The group that acquired La Crema Viñera renamed the wines La Crema, moved the production facility, abandoned the vineyard designation program as well as the wine making approach, and over five years greatly increased production.  An unequal relationship between supply and demand depleted the group’s finances, so in 1993, Jess Jackson stepped in to restore the original La Crema philosophy. 

Jackson Family Wines found the perfect home for La Crema at Saralee’s Vineyard, a beautiful, enchanting 260-acre property in the Russian River Valley American Viticultural Area within Sonoma County, California.  They purchased the property in 2016 and spent three years meticulously converting a family residence into a visitor center.  It is a gorgeous, multi-level facility that includes a variety of  public and private tasting areas. 

Saralee’s Vineyard was created by Sonoma natives Richard and Saralee McClelland Kunde.  Saralee came from a family of cattle ranchers and Richard’s family were grape growers and vintners.  When they bought the property in 1988, it was variously described as a sileage field and a poison-oak infested stand of oaks, suggesting that they had a lot of work to do.  It included a hops barn dating from the 1900s.  They converted the barn into their family home, and established 68 acres of vineyards, planting several different grape varieties that they sold to local wineries.

In addition to vineyards, they converted five acres into a meadow, which they named Richard’s Grove, and where they have hosted hundreds of community events.  When I visited, all was quiet, but it was easy to see that such a large lawn surrounded by trees could welcome a large crowd.  There are whimsical, artistic touches like an old truck precariously perched at the edge of a stream…and approaching calamity.  Two railroad cars are strategically positioned to serve as service areas and public restrooms.  A red London telephone booth sits among the shrubbery. 

They were a power couple, though from what I have learned about them, I’m not sure they would have accepted that title.  They gave much of their time and energy in making their community a better place and evidence of their dedication can be found in places like Saralee’s & Richard’s Barn, a Permanent Agricultural Education Center on the grounds of the Sonoma County Fair.

Among many honors, Saralee was inducted into the Sonoma County Farm Bureau's Hall of Fame.  The annual award recognizes agricultural leaders and pioneer ranchers who have been the guiding force in preserving, protecting and propelling Sonoma County's $3 billion farming industry.

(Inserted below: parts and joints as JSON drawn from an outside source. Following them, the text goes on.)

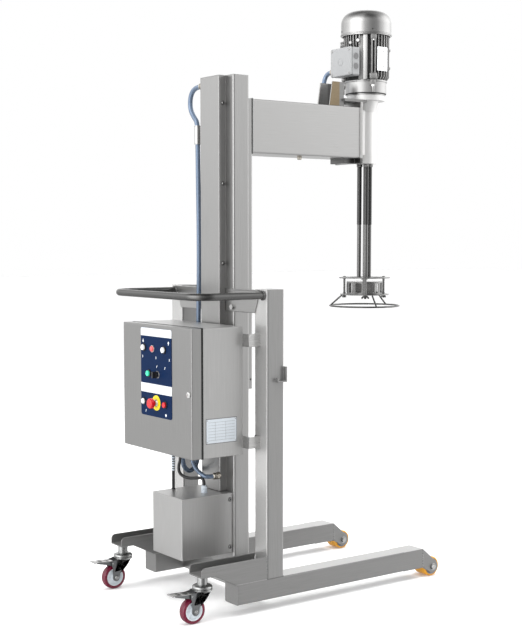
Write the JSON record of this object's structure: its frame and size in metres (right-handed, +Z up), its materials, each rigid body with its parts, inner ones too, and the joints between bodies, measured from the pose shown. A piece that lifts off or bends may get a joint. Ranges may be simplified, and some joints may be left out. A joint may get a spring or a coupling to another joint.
{
  "type": "high shear mixer",
  "caption": "Stainless high shear mixer on a wheeled stand: motor, long stem and slotted head on an arm that a mast lifts and lowers, with control box.",
  "frame": {"origin": "on the floor, at the middle of the footprint of the whole machine", "axes": "+X forward under the mixing head, +Y to the far side, +Z up"},
  "size_m": [1.3565, 0.714, 2.425],
  "materials": {
    "frame_steel": "satin stainless steel, fine brushed grain",
    "cover_steel": "satin stainless steel sheet",
    "bright_steel": "polished stainless steel",
    "cast_aluminium": "polished cast aluminium",
    "terminal_grey": "light grey painted aluminium",
    "zinc_steel": "bright zinc plating",
    "bracket_bronze": "dull bronze brown sheet",
    "hub_grey": "light grey moulded hub",
    "roller_yellow": "yellow polyurethane",
    "blue_conduit": "ribbed blue grey conduit",
    "black_cable": "matt black cable jacket",
    "seal_black": "foamed black gasket",
    "gland_nickel": "nickel plated glands",
    "pad_white": "white guide plastic",
    "device_grey": "dark grey device housings",
    "panel_blue": "dark blue overlay with two white bands",
    "control_black": "black collars and contact blocks",
    "button_white": "white button caps and lenses",
    "button_green": "green button cap",
    "button_red": "red button cap"
  },
  "bodies": {
    "chassis": {"leg_near": "frame_steel", "leg_far": "frame_steel", "cross_beam": "frame_steel", "post_near": "frame_steel", "post_far": "frame_steel", "mast_profile": "frame_steel", "mast_cover": "frame_steel", "frame_fasteners": "bright_steel", "box_brackets": "frame_steel", "tie_plates": "frame_steel", "push_handle": "frame_steel", "box_body": "cover_steel", "door_seal": "seal_black", "drive_electronics": "device_grey", "lower_cover": "cover_steel", "actuator_tube": "cast_aluminium", "lift_gearmotor": "device_grey", "cable_glands": "gland_nickel", "frame_conduits": "blue_conduit", "lift_cables": "black_cable"},
    "carriage": {"carriage_channel": "frame_steel", "guide_pads": "pad_white", "actuator_rod": "bright_steel", "arm": "frame_steel", "motor_bracket": "bracket_bronze", "bearing_housing": "cast_aluminium", "end_shield": "cast_aluminium", "motor_body": "cast_aluminium", "fan_cover": "cast_aluminium", "terminal_box": "terminal_grey", "motor_conduit": "blue_conduit", "arm_glands": "gland_nickel", "head_rods": "bright_steel", "head_top_plate": "bright_steel", "stator": "bright_steel", "head_bottom_plate": "bright_steel", "head_fasteners": "bright_steel", "guard_ring": "bright_steel"},
    "mixer_rotor": {"drive_shaft": "bright_steel", "cooling_fan": "device_grey", "rotor": "bright_steel"},
    "door": {"door_panel": "cover_steel", "control_overlay": "panel_blue", "control_collars": "control_black", "pilot_lamps": "button_white"},
    "lock": {"door_lock": "bright_steel"},
    "selector_knob": {"selector": "control_black"},
    "emergency_stop": {"estop": "button_red"},
    "raise_cap": {"button_raise": "button_white"},
    "lower_cap": {"button_lower": "button_white"},
    "start_cap": {"button_start": "button_green"},
    "stop_cap": {"button_stop": "button_red"},
    "swivel_near": {"caster_fork_near": "zinc_steel"},
    "wheel_near": {"caster_wheel_near": "hub_grey"},
    "pedal_near": {"brake_pedal_near": "zinc_steel"},
    "roller_near": {"front_roller_near": "roller_yellow"},
    "swivel_far": {"caster_fork_far": "zinc_steel"},
    "wheel_far": {"caster_wheel_far": "hub_grey"},
    "pedal_far": {"brake_pedal_far": "zinc_steel"},
    "roller_far": {"front_roller_far": "roller_yellow"}
  },
  "joints": [
    {"name": "lift", "type": "slide", "parent": "chassis", "child": "carriage", "axis": [0, 0, 1], "range_m": [-0.69, 0]},
    {"name": "mixer_spin", "type": "hinge", "parent": "carriage", "child": "mixer_rotor", "pos_m": [0.524, 0, 1.5], "axis": [0, 0, 1], "continuous": true},
    {"name": "door_swing", "type": "hinge", "parent": "chassis", "child": "door", "pos_m": [-0.4985, 0.2615, 0.862], "axis": [0, 0, 1], "range_deg": [-110, 0]},
    {"name": "lock_turn", "type": "hinge", "parent": "door", "child": "lock", "pos_m": [-0.545, -0.235, 0.86], "axis": [1, 0, 0], "range_deg": [0, 90]},
    {"name": "selector_turn", "type": "hinge", "parent": "door", "child": "selector_knob", "pos_m": [-0.545, -0.014, 0.919], "axis": [1, 0, 0], "range_deg": [0, 60]},
    {"name": "emergency_press", "type": "slide", "parent": "door", "child": "emergency_stop", "axis": [1, 0, 0], "range_m": [0, 0.005]},
    {"name": "raise_press", "type": "slide", "parent": "door", "child": "raise_cap", "axis": [1, 0, 0], "range_m": [0, 0.003], "stiffness_N_per_m": 300, "springref_m": -0.002},
    {"name": "lower_press", "type": "slide", "parent": "door", "child": "lower_cap", "axis": [1, 0, 0], "range_m": [0, 0.003], "stiffness_N_per_m": 300, "springref_m": -0.002},
    {"name": "start_press", "type": "slide", "parent": "door", "child": "start_cap", "axis": [1, 0, 0], "range_m": [0, 0.003], "stiffness_N_per_m": 300, "springref_m": -0.002},
    {"name": "stop_press", "type": "slide", "parent": "door", "child": "stop_cap", "axis": [1, 0, 0], "range_m": [0, 0.003], "stiffness_N_per_m": 300, "springref_m": -0.002},
    {"name": "caster_swivel_near", "type": "hinge", "parent": "chassis", "child": "swivel_near", "pos_m": [-0.532, -0.301, 0.13], "axis": [0, 0, 1], "range_deg": [-140, 140]},
    {"name": "caster_roll_near", "type": "hinge", "parent": "swivel_near", "child": "wheel_near", "pos_m": [-0.578, -0.301, 0.05], "axis": [0, 1, 0], "continuous": true},
    {"name": "brake_press_near", "type": "hinge", "parent": "swivel_near", "child": "pedal_near", "pos_m": [-0.594, -0.301, 0.111], "axis": [0, 1, 0], "range_deg": [-12, 0]},
    {"name": "roller_spin_near", "type": "hinge", "parent": "chassis", "child": "roller_near", "pos_m": [0.627, -0.301, 0.042], "axis": [0, 1, 0], "continuous": true},
    {"name": "caster_swivel_far", "type": "hinge", "parent": "chassis", "child": "swivel_far", "pos_m": [-0.532, 0.301, 0.13], "axis": [0, 0, 1], "range_deg": [-140, 140]},
    {"name": "caster_roll_far", "type": "hinge", "parent": "swivel_far", "child": "wheel_far", "pos_m": [-0.578, 0.301, 0.05], "axis": [0, 1, 0], "continuous": true},
    {"name": "brake_press_far", "type": "hinge", "parent": "swivel_far", "child": "pedal_far", "pos_m": [-0.594, 0.301, 0.111], "axis": [0, 1, 0], "range_deg": [-12, 0]},
    {"name": "roller_spin_far", "type": "hinge", "parent": "chassis", "child": "roller_far", "pos_m": [0.627, 0.301, 0.042], "axis": [0, 1, 0], "continuous": true}
  ]
}
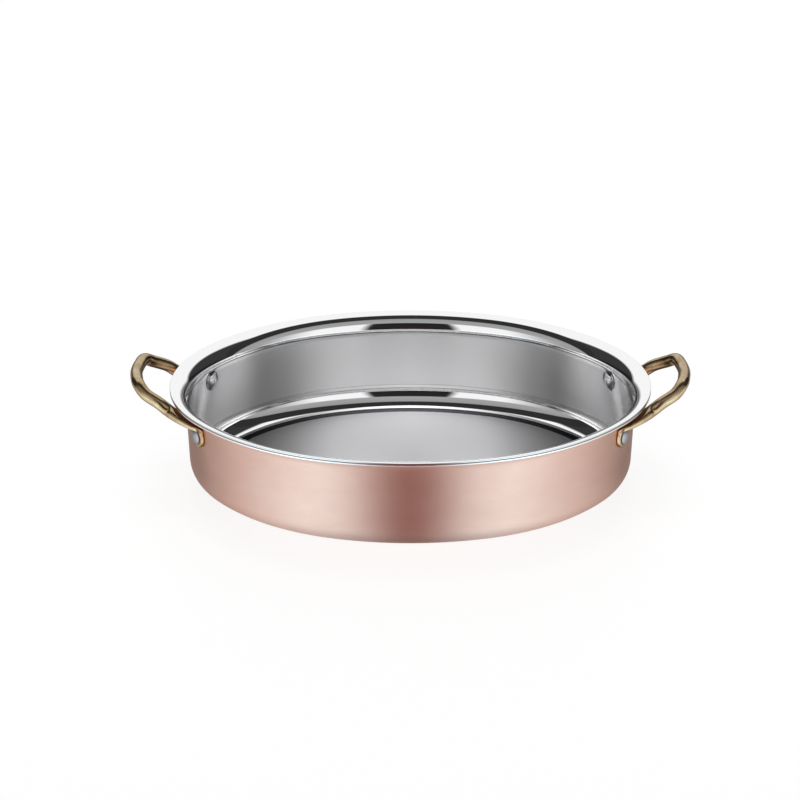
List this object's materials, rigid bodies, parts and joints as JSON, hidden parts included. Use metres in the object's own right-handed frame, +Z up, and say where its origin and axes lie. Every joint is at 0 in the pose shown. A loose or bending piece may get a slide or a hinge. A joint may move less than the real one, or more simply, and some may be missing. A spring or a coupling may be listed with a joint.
{
  "type": "serving pan",
  "caption": "Shallow oval pan of bonded sheet with a copper outside, a mirror-polished steel inside, a flared lip and riveted loop handles at its ends",
  "frame": {"origin": "centre of the base, on the surface it rests on", "axes": "+X along the length, through the handles; +Y across the pan, away from the camera of the picture; +Z up"},
  "size_m": [0.407, 0.274, 0.0882],
  "materials": {
    "polished_steel": "mirror polished",
    "aluminium": "cut edge",
    "copper": "satin, brushed round the body",
    "aged_brass": "aged, lightly polished",
    "satin_steel": "satin"
  },
  "bodies": {
    "root": {"steel_liner": "polished_steel", "aluminium_core": "aluminium", "copper_shell": "copper", "left_handle": "aged_brass", "right_handle": "aged_brass", "rivet_left_rear": "satin_steel", "rivet_left_front": "satin_steel", "rivet_right_rear": "satin_steel", "rivet_right_front": "satin_steel"}
  },
  "joints": []
}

Richard Kunde received a 2008 Award of Distinction from UC Davis, College of Agricultural and Environmental Sciences for his work in helping develop the U.S. American appellation system.  When so honored, it was noted that, “As an industry leader, he was the first to promote the European notion of appellations of origin for vineyards and worked with the federal government to formalize the United States’ first viticultural appellation area—the North Coast—and created regulations for establishing future viticultural areas.”

The spirit of La Crema’s new home, imbued with the love and care of the Kunde family, seems a fortunate and fitting place.  Combined with the savvy and resources of the Jackson family, the future is looking very good.